Predefined Dynamic Threshold Functions:
- Proposal: Introduce a library of built-in functions within the condition configuration that calculate the threshold duration based on specific inputs (e.g., allocated RAM, CPU count). Users would select a function and provide the necessary parameters.
- Pros: Easier to manage and optimize by the development team, provides a more guided and potentially less error-prone user experience for common scenarios.
- Cons: Less flexible than free-form queries, may not cover all possible dynamic threshold requirements.
Expression-Based Thresholds:
- Proposal: Allow users to define the threshold duration using a mathematical or logical expression that can incorporate system variables (e.g.,
$MemoryGB
, $LogicalCPUCount
) and potentially the current value of the monitored metric. - Pros: Offers a good balance between flexibility and ease of use for defining dynamic thresholds based on simple calculations or conditional logic.
- Cons: May require a specific expression language to be implemented and learned, could become complex for highly intricate dynamic logic.
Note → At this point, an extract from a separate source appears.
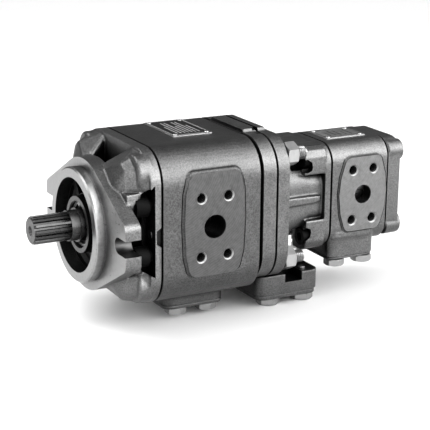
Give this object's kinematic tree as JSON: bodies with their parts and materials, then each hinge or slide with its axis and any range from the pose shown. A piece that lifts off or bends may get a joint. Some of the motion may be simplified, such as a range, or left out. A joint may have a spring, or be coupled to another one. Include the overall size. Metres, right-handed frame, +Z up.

The first approach, extending the custom metric functionality, aligns well with the existing architecture for advanced monitoring in SQL Sentry and offers a high degree of flexibility to address a wide range of dynamic threshold requirements. However, the other approaches could also provide valuable alternatives depending on the desired balance between flexibility, ease of use, and maintainability.